Kirk began to cry, he didn’t want to leave his brothers. Robbie was afraid of that, because he knew Kirk was the soft one. Robbie thrust Kirk’s fiddle in his arms and said, “Go, get a move on,” as Jimmie would go with him.
Robbie hurried to get Jane dressed. Before he was finished, Jimmie was back. Robbie asked, “Did they take Kirk?” Jimmie nodded, and asked, “Where are you going with Janie?”
“I’m taking her up to Berlin,” said Robbie. “But that’s 12 miles away,” said Jimmie. “I’ll take her up river on our skates with Jane on the sled. I’ll stay up there, too, and work at Round’s camp,” replied Robbie.
“Did you talk to the Raidens about your staying with them?” asked Robbie.
“No, I know they will because they don’t have any boys, just four girls,” said Jimmie.
Seeing Jimmie leave was hard for Robbie. He put his sister Jane on the sled, clamped on his ice skates and started for Berlin. It would take him three hours, but the moon was coming up bright in the clear sky so he could see the river ice ahead of him. Jane slept part of the way, lulled by the moving sled.
At last, there were feeble lights in a group of houses along the river. They passed a saw mill and skated through a group of skaters who barely noticed them. A moment later Robbie saw a house with Christmas tree candles twinkling in the front window. He stopped and gave the house a silent inspection. If there was a Christmas tree, there must be children in the home. The house was small, so the family probably didn’t have much money but must love children to sacrifice for a Christmas tree.
Robbie removed his skates, picked up his sister, carrying her in his arms. Climbing the steps to the porch, he then knocked on the door.

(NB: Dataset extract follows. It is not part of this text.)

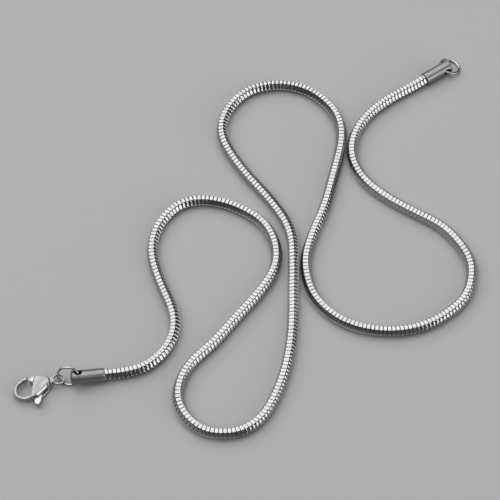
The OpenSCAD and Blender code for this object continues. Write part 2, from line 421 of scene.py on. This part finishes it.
def link_points(angle, along, depth):
    """Every link's points in mm, from their angles, places along the chain and depths.

    Each link is stiff and stands square to the chain at its own middle, so bends open the gaps.
    """
    line, far = centreline()
    ahead = unit(np.gradient(line, axis=0))
    side = unit(np.cross(ahead, (0, 0, 1)))
    above = np.cross(side, ahead)
    count = int(far[-1] / LINK_PITCH) - 1
    middle = (np.arange(count) + 0.5) * LINK_PITCH + (far[-1] - count * LINK_PITCH) / 2
    twist = np.radians(np.interp(middle, np.arange(len(TWIST)) * TWIST_STEP, TWIST))
    turn = (angle + twist[:, None])[:, None, :, None]

    def at_links(values):
        columns = [np.interp(middle, far, values[:, c]) for c in range(3)]
        return np.stack(columns, axis=-1)[:, None, None, :]

    out = np.cos(turn) * at_links(above) + np.sin(turn) * at_links(side)
    points = at_links(line) + along[..., None] * at_links(ahead)
    return points + (CHAIN_R - depth)[..., None] * out


def chain_links():
    """Every link as a closed ring of scales, with its tail tucked into the link behind it."""
    angle, shift, groove = round_a_link()
    along, below = np.array(LINK_SECTION).T[..., None]
    depth = below + groove * (below < OUTSIDE_DEPTH)
    points = link_points(angle, (along - 0.5 + shift) * LINK_PITCH, depth)

    count, n, m = points.shape[:3]
    first = (np.arange(count) * n * m)[:, None, None]
    i, j = np.arange(n)[None, :, None], np.arange(m)[None, None, :]
    i2, j2 = (i + 1) % n, (j + 1) % m
    corners = first + i * m + j, first + i * m + j2, first + i2 * m + j2, first + i2 * m + j
    faces = np.stack(np.broadcast_arrays(*corners), axis=-1).reshape(-1, 4)
    mesh = bpy.data.meshes.new("snake_chain_links")
    mesh.from_pydata((points.reshape(-1, 3) * MM).tolist(), [], faces.tolist())

    # painted shade: the colour darkens in the seams and between the links, where shade falls, and
    # not on the middles of the scales
    flat = np.where(groove == SCALE_FLATNESS, SCALE_FLATNESS, 0)
    unshaded_to, blend = 0.1, 0.05
    painted_shade = np.clip((depth - flat - unshaded_to) / blend, 0, 1).astype(np.float32)
    hollow_shade = mesh.attributes.new("hollow_shade", "FLOAT", "POINT")
    hollow_shade.data.foreach_set("value", np.tile(painted_shade.ravel(), count))

    # the scales are shaded flat, each up to its sharp edges
    chain = new_object("chain", mesh)
    mesh.polygons.foreach_set("use_smooth", np.ones(len(faces), bool))
    mesh.set_sharp_from_angle(angle=math.radians(60))
    with_modifier(chain, "WEIGHTED_NORMAL", mode="FACE_AREA", weight=80, keep_sharp=True)
    mesh = chain.data
    bpy.data.objects.remove(chain)
    return mesh


finish_piece(
    chain_links(), "snake_chain_links", chain_steel, "necklace", "snake_chain"
)


# ---------------------------------------------------------------- the end caps
def end_cap(hole_lean):
    """A cap with its open end at the origin and its closed end along +X, in mm."""
    e, axis_r, touch = CAP_EDGE, 0.02, 0.02
    quarter = np.linspace(0, math.pi / 2, 5)
    rounding = [(e * (1 - math.cos(t)), CAP_R - e * (1 - math.sin(t))) for t in quarter]

    # its outline from the socket's floor to the closed end, with points along both walls
    profile = [(SOCKET_DEPTH, axis_r), (SOCKET_DEPTH, SOCKET_R)]
    profile += [(x, SOCKET_R) for x in (4.0, 2.0, 0.5, 0.06)] + rounding
    profile += [(x, CAP_R) for x in np.arange(0.8, CAP_LEN - 0.5, 0.6)]
    profile += [(CAP_LEN - x, r) for x, r in reversed(rounding)] + [(CAP_LEN, axis_r)]
    turns = full_turn(96)
    bm = bmesh.new()
    skin(bm, [[(x, r * math.cos(t), r * math.sin(t)) for t in turns] for x, r in profile])
    cap = to_object(bm, "cap")

    # the cross hole
    bm = bmesh.new()
    skin(bm, [[(r * math.cos(t), r * math.sin(t), z) for t in turns] for z, r in DRILL])
    drill = to_object(bm, "drill")
    at_hole = Matrix.Translation((CAP_LEN - HOLE_IN, 0, 0))
    drill.data.transform(at_hole @ turned(hole_lean, "X"))
    cut(cap, drill)

    # painted shade: the socket's wall turns dark just inside its mouth, where the chain and the cap
    # shade it
    dark_at = 0.6
    mesh = cap.data
    bm = bmesh.new()
    bm.from_mesh(mesh)
    bmesh.ops.remove_doubles(bm, verts=bm.verts, dist=0.001)
    hollow_shade = bm.verts.layers.float.new("hollow_shade")
    for v in bm.verts:
        r = math.hypot(v.co.y, v.co.z)
        inside = r < SOCKET_R + touch and v.co.x < SOCKET_DEPTH + touch
        v[hollow_shade] = min(v.co.x / dark_at, 1.0) if inside else 0.0
    for edge in bm.edges:
        edge.smooth = len(edge.link_faces) == 2 and edge.calc_face_angle() < math.radians(30)
    bm.to_mesh(mesh)
    bm.free()
    return take_mesh(cap)


clasp_cap_rotation = turned(CLASP_CAP_TURN, "Z") @ turned(-CLASP_CAP_RISE, "Y")
finish_piece(
    end_cap(CLASP_HOLE_LEAN), "clasp_end_cap_turned", cap_steel,
    "necklace", "clasp_end_cap", set_down(CLASP_CAP_AT, clasp_cap_rotation),
)
finish_piece(
    end_cap(TAIL_HOLE_LEAN), "tail_end_cap_turned", cap_steel,
    "necklace", "tail_end_cap", set_down(TAIL_CAP_AT, turned(TAIL_CAP_TURN, "Z")),
)


# ---------------------------------------------------------------- the jump rings
def jump_ring(split_at):
    """A ring of round wire in the XY plane, its two ends almost touching, in mm."""
    gap = SPLIT / RING_R / 2
    ends = [gap, gap + SPLIT_EDGE / RING_R]
    past_ends = 0.04
    turns = ends + list(np.linspace(past_ends, 2 * math.pi - past_ends, 120))
    turns += [2 * math.pi - t for t in reversed(ends)]
    bm = bmesh.new()
    rings = []
    for i, t in enumerate(turns):
        r = WIRE_R - (SPLIT_EDGE if i in (0, len(turns) - 1) else 0)
        t += math.radians(split_at)
        out = Vector((math.cos(t), math.sin(t), 0))
        rings.append([
            RING_R * out + r * (math.cos(u) * out + math.sin(u) * UP) for u in full_turn(24)
        ])
    skin(bm, rings)
    return take_mesh(to_object(bm, "ring"))


hole_along = CAP_LEN - HOLE_IN
clasp_hole = CLASP_CAP_AT + hole_along * heading(CLASP_CAP_TURN, CLASP_CAP_RISE)
clasp_ring_at = clasp_hole - CLASP_RING_REACH * heading(CLASP_RING_TURN)
clasp_ring_rotation = turned(CLASP_RING_TURN, "Z") @ turned(CLASP_RING_TILT, "X")
finish_piece(
    jump_ring(CLASP_SPLIT_AT), "clasp_jump_ring_wire", ring_steel,
    "necklace", "clasp_jump_ring", set_down(clasp_ring_at, clasp_ring_rotation),
)
tail_hole = TAIL_CAP_AT + hole_along * heading(TAIL_CAP_TURN)
tail_ring_at = tail_hole + TAIL_RING_REACH * heading(TAIL_CAP_TURN, -TAIL_RING_DIP)
tail_ring_rotation = turned(TAIL_CAP_TURN, "Z") @ turned(TAIL_RING_DIP, "Y")
finish_piece(
    jump_ring(TAIL_SPLIT_AT), "tail_jump_ring_wire", ring_steel,
    "necklace", "tail_jump_ring", set_down(tail_ring_at, tail_ring_rotation),
)


# ---------------------------------------------------------------- the clasp
def rounded_section(width, height, power=4.0, sides=32):
    """Points of a rounded bar's section, across and up."""
    points = []
    for t in full_turn(sides):
        c, s = math.cos(t), math.sin(t)
        points.append((
            width / 2 * math.copysign(abs(c) ** (2 / power), c),
            height / 2 * math.copysign(abs(s) ** (2 / power), s),
        ))
    return points


def cast(obj):
    """Melt overlapping forms into one skin and soften it, as casting and tumbling do."""
    with_modifier(obj, "REMESH", mode="VOXEL", voxel_size=CAST_VOXEL)
    with_modifier(obj, "SMOOTH", factor=0.5, iterations=CAST_PASSES)
    return take_mesh(obj)


def hull_of(outlines):
    """A closed convex form through outlines at given heights."""
    bm = bmesh.new()
    for z, outline in outlines:
        for x, y in smooth_curve(outline, steps=6, closed=True):
            bm.verts.new((x, y, z))
    made = bmesh.ops.convex_hull(bm, input=bm.verts)
    bmesh.ops.delete(bm, geom=made["geom_interior"], context="VERTS")
    return bm


def add_hook(bm, mid):
    """A rounded bar swept along the hook's path, drawn in at its free end."""
    path = smooth_curve(HOOK, steps=6)
    section = rounded_section(HOOK_W, HOOK_H)
    rings = []
    for i, p in enumerate(path):
        way = (path[min(i + 1, len(path) - 1)] - path[max(i - 1, 0)]).normalized()
        across = Vector((-way.y, way.x, 0))
        grow = min(1.0, HOOK_TIP + HOOK_GROWTH * i)
        centre = Vector((p.x, p.y, mid))
        rings.append([centre + grow * (u * across + w * UP) for u, w in section])
    skin(bm, rings)


def add_eye(bm):
    """A rounded bar bent into a closed ring."""
    eye_r, eye_w = (EYE_R + EYE_HOLE_R) / 2, EYE_R - EYE_HOLE_R
    middle = Vector((*EYE_AT, EYE_MID))
    section = rounded_section(eye_w, EYE_H)
    rings = []
    for t in full_turn(64):
        out = Vector((math.cos(t), math.sin(t), 0))
        rings.append([middle + eye_r * out + u * out + w * UP for u, w in section])
    skin(bm, rings, loop=True)


def clasp_body():
    """Two plates with the lever's slot between them, the hook, the neck and eye, and the pin."""
    mid = CLASP_H / 2
    plates = to_object(hull_of([(0, FOOT), (CLASP_H - TOP_BEVEL, BEVEL), (CLASP_H, TOP)]), "plates")
    bm = bmesh.new()
    slab(bm, SLOT, mid - SLOT_H / 2, mid + SLOT_H / 2)
    cut(plates, to_object(bm, "slot"))
    bm = bmesh.new()
    slab(bm, NECK, EYE_MID - NECK_H / 2, EYE_MID + NECK_H / 2)
    neck = to_object(bm, "neck")
    bm = bmesh.new()
    rod(bm, EYE_AT, EYE_HOLE_R + NECK_CLEARANCE, *THROUGH)
    cut(neck, to_object(bm, "eye_hole"))

    bm = bmesh.new()
    for form in (plates, neck):
        bm.from_mesh(form.data)
        bpy.data.objects.remove(form)
    add_hook(bm, mid)
    add_eye(bm)
    rod(bm, (0, 0), PIN_R, PIN_INSET, CLASP_H - PIN_INSET)
    return cast(to_object(bm, "clasp_body"))


def clasp_lever():
    """A thin web on the pin, with the thumb tab at one end and the gate at the other."""
    mid = CLASP_H / 2
    bm = bmesh.new()
    slab(bm, smooth_curve(WEB, steps=4, closed=True), mid - LEVER_H / 2, mid + LEVER_H / 2)
    web = to_object(bm, "web")
    bm = bmesh.new()
    rod(bm, (0, 0), PIN_R + PIN_PLAY, *THROUGH)
    cut(web, to_object(bm, "pin_hole"))
    bm = bmesh.new()
    bm.from_mesh(web.data)
    bpy.data.objects.remove(web)
    slab(bm, GATE, mid - HOOK_H / 2, mid + HOOK_H / 2)
    slab(bm, smooth_curve(TAB, steps=6, closed=True), mid - TAB_H / 2, mid + TAB_H / 2)
    return cast(to_object(bm, "clasp_lever"))


clasp_place = set_down(CLASP_AT, turned(CLASP_TURN, "Z"))
finish_piece(
    clasp_body(), "clasp_body_cast", clasp_steel,
    "necklace", "clasp_body", clasp_place,
)
finish_piece(
    clasp_lever(), "clasp_lever_cast", lever_steel,
    "lever", "clasp_lever", clasp_place,
)

# ---------------------------------------------------------------- floor, in metres
HALF_FLOOR = 10.0
FLOOR_Z = -0.02 * MM  # just clear of what rests on it
FLOOR_TONE = (0.342, 0.342, 0.347)
corners = [(-1, -1), (1, -1), (1, 1), (-1, 1)]
floor_mesh = bpy.data.meshes.new("floor")
floor_mesh.from_pydata(
    [(x * HALF_FLOOR, y * HALF_FLOOR, FLOOR_Z) for x, y in corners], [], [(0, 1, 2, 3)]
)
floor = new_object("floor", floor_mesh)
paper = bpy.data.materials.new("floor_paper")
paper.use_nodes = True
fill(
    paper.node_tree.nodes["Principled BSDF"],
    Base_Color=(*FLOOR_TONE, 1), Roughness=0.9, Specular_IOR_Level=0.2,
)
floor_mesh.materials.append(paper)

# ---------------------------------------------------------------- light
world = bpy.data.worlds.new("soft_room")
bpy.context.scene.world = world
world.use_nodes = True
fill(world.node_tree.nodes["Background"], Color=(0.95, 0.97, 1, 1), Strength=0.1)


def softbox(name, toward, far, width, height, radiance):
    """A soft light that looks at the part. Its power follows from how bright it looks."""
    data = bpy.data.lights.new(name, "AREA")
    data.shape = "RECTANGLE"
    data.size, data.size_y = width, height
    data.energy = radiance * math.pi * width * height
    lamp = new_object(name, data)
    lamp.visible_camera = False
    lamp.location = far * Vector(toward).normalized()
    lamp.rotation_euler = (-lamp.location).to_track_quat("-Z", "Y").to_euler()


# the key lights every top row of scales, and the other two the rows on their right
softbox("key", (-0.29, 0.27, 0.92), far=0.93, width=2.1, height=1.6, radiance=2.02)
softbox("side", (0.76, -0.48, 0.45), far=0.85, width=0.4, height=0.7, radiance=2.7)
softbox("low", (0.97, -0.1, 0.18), far=0.85, width=0.3, height=0.24, radiance=2.1)
bpy.context.scene.view_settings.view_transform = "Standard"

# ---------------------------------------------------------------- camera, in metres and degrees
CAMERA_TILT = 56.0
CAMERA_FAR = 0.6682
CAMERA_AIM = Vector((0.0003, -0.0029, 0))
camera_data = bpy.data.cameras.new("camera")
camera_data.sensor_width = 36
camera_data.lens = 166.75
camera = new_object("camera", camera_data)
tilt = math.radians(CAMERA_TILT)
camera.location = CAMERA_AIM + CAMERA_FAR * Vector((0, -math.cos(tilt), math.sin(tilt)))
camera.rotation_euler = (math.pi / 2 - tilt, 0, 0)
bpy.context.scene.camera = camera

A lady wearing a shawl opened the door and soon three little ones were peering around her skirts. Robbie heard her say, “Well for mercy sakes.” He said, “Please, Ma’am, I wonder if you’d like to have a baby.” Then Robbie fainted. When Jane was safe in the hands of the Clareys, he said good bye and walked up to the Rounds Camp in the woods where he became a helper, later a logger in his own right.
He always kept tabs on his brothers and sisters, visiting them whenever he could, satisfied with their care.